**Records shown:**
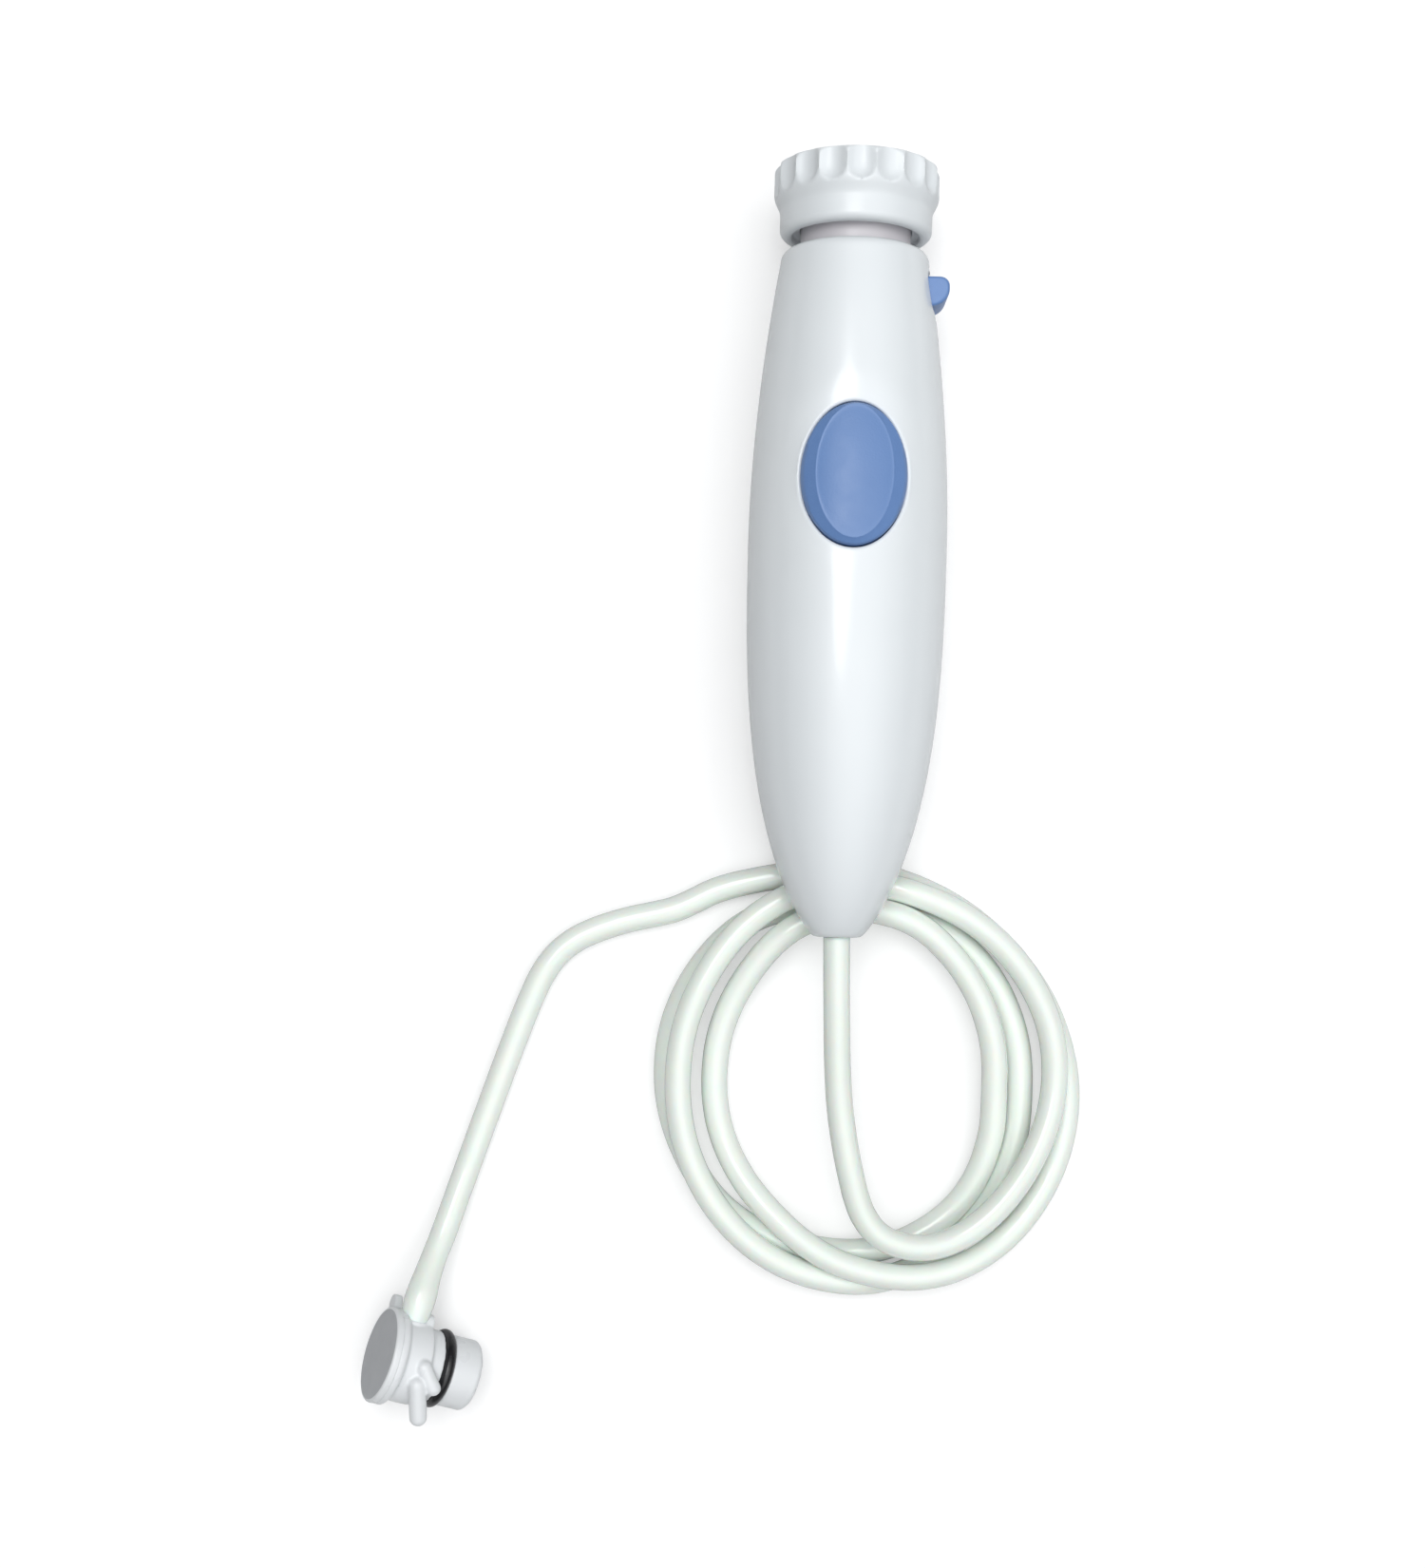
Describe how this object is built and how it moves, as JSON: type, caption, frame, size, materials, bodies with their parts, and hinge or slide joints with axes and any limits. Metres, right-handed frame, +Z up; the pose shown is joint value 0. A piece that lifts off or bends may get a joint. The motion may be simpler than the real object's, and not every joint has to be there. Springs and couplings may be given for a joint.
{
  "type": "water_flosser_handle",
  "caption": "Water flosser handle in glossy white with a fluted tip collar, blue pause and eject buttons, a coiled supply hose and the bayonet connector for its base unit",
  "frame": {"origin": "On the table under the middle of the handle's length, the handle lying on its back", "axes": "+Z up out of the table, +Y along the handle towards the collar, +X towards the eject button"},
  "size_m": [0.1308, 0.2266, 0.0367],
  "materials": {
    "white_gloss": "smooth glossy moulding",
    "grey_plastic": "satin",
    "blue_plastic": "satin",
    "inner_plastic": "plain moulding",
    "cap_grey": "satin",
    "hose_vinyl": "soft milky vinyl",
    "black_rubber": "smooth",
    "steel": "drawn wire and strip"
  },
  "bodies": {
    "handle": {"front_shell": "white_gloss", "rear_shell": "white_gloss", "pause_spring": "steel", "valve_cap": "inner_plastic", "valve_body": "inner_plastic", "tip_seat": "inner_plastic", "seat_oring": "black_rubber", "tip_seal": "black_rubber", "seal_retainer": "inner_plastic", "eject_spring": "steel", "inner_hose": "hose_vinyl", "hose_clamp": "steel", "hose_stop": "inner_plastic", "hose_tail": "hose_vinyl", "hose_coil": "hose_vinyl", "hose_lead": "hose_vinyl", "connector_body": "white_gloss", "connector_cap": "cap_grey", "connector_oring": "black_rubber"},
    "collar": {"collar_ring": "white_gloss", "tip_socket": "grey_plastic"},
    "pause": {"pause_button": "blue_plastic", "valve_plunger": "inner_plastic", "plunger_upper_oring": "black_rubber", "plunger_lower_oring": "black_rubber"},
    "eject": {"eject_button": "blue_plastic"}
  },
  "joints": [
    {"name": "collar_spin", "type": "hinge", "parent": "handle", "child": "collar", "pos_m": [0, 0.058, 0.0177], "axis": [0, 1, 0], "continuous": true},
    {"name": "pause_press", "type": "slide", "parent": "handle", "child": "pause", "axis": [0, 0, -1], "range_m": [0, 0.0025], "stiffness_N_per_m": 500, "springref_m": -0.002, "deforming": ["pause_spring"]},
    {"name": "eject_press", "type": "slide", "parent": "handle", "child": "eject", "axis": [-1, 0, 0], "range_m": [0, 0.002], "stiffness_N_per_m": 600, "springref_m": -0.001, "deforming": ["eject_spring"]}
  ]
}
==
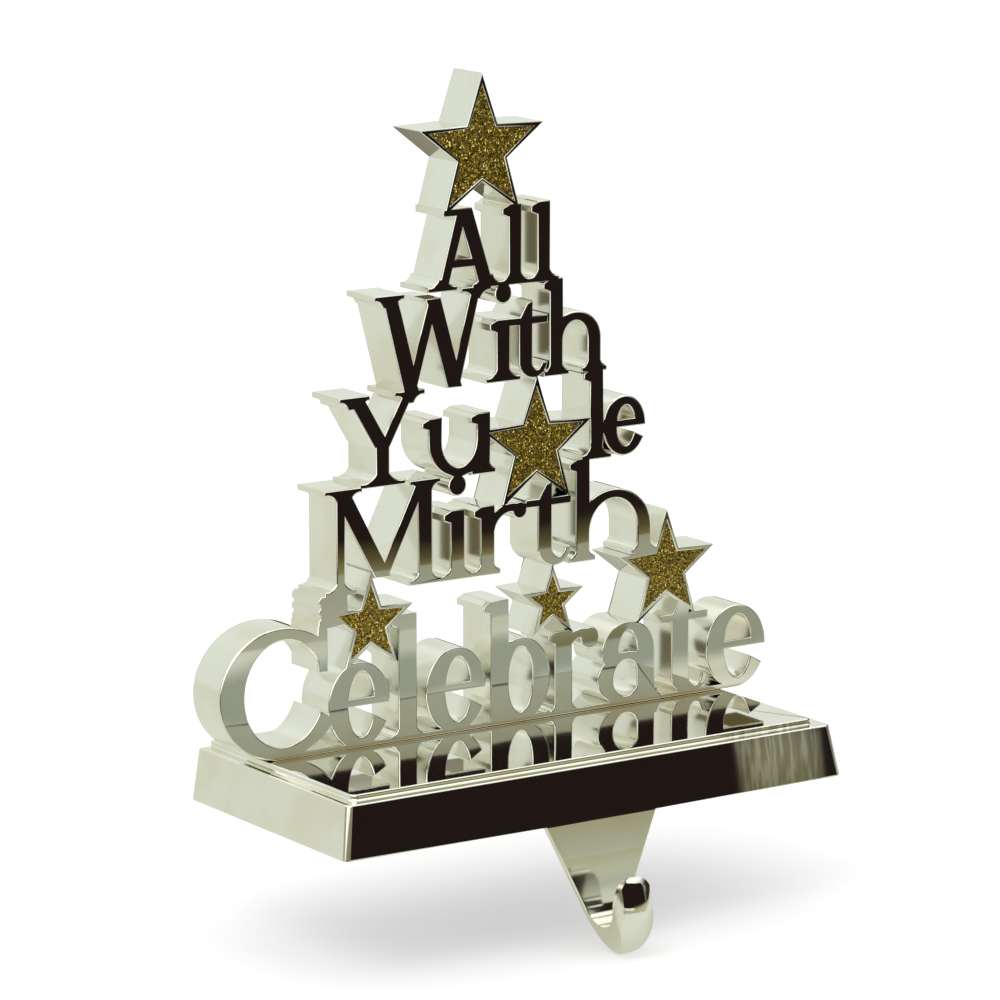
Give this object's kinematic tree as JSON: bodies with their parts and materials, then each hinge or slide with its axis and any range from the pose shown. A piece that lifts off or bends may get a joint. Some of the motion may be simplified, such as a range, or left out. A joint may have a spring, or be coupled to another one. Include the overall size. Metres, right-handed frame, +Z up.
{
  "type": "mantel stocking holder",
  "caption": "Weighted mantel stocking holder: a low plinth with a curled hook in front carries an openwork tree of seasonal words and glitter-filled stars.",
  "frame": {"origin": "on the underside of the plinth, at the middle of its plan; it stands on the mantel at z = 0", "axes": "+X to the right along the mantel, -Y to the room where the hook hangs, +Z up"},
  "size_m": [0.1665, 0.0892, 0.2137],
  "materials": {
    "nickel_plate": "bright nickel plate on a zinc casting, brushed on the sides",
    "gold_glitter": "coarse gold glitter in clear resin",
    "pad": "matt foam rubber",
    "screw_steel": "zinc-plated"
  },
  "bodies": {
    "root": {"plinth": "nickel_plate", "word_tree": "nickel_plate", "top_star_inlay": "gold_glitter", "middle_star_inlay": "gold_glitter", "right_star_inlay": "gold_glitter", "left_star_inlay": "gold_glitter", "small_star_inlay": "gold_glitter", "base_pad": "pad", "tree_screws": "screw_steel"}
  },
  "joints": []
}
--
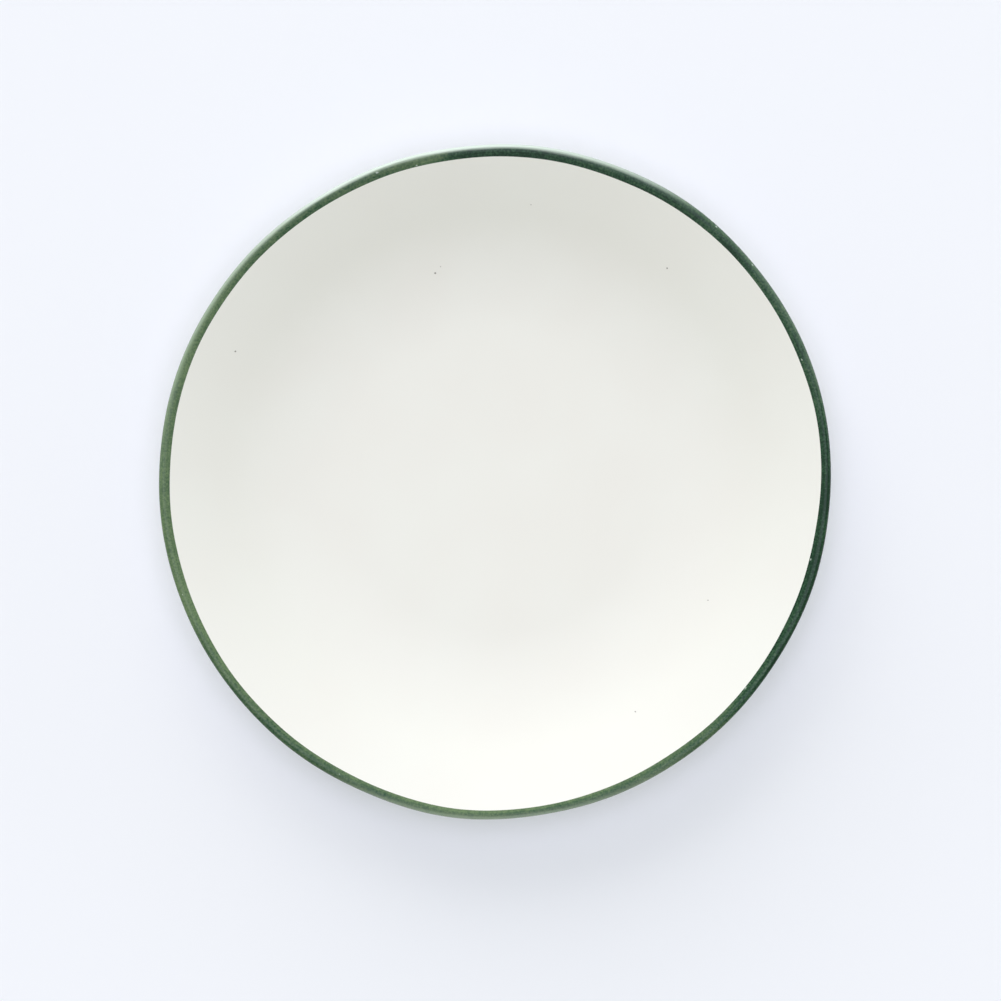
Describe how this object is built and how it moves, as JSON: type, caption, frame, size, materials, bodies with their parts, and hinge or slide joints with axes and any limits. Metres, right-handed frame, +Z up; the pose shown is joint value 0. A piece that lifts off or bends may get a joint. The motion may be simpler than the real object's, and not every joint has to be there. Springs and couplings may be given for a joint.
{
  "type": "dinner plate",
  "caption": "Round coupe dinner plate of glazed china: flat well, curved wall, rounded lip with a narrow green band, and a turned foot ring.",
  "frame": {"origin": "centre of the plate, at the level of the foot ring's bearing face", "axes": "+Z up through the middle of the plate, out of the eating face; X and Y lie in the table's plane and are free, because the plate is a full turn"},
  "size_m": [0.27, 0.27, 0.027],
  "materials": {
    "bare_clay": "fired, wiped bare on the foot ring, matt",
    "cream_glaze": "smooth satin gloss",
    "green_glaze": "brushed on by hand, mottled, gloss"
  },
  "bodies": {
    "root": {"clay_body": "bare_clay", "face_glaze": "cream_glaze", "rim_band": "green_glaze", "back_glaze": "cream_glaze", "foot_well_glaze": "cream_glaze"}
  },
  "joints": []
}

**Exercise aim:** Locate all lines holding the word "axis", then copy them out.

**Expected answer:**
    {"name": "collar_spin", "type": "hinge", "parent": "handle", "child": "collar", "pos_m": [0, 0.058, 0.0177], "axis": [0, 1, 0], "continuous": true},
    {"name": "pause_press", "type": "slide", "parent": "handle", "child": "pause", "axis": [0, 0, -1], "range_m": [0, 0.0025], "stiffness_N_per_m": 500, "springref_m": -0.002, "deforming": ["pause_spring"]},
    {"name": "eject_press", "type": "slide", "parent": "handle", "child": "eject", "axis": [-1, 0, 0], "range_m": [0, 0.002], "stiffness_N_per_m": 600, "springref_m": -0.001, "deforming": ["eject_spring"]}
Give this object's kinematic tree as JSON: bodies with their parts and materials, then each hinge or slide with its axis and any range from the pose shown. A piece that lifts off or bends may get a joint. Some of the motion may be simplified, such as a range, or left out. A joint may have a spring, or be coupled to another one. Include the overall size. Metres, right-handed frame, +Z up.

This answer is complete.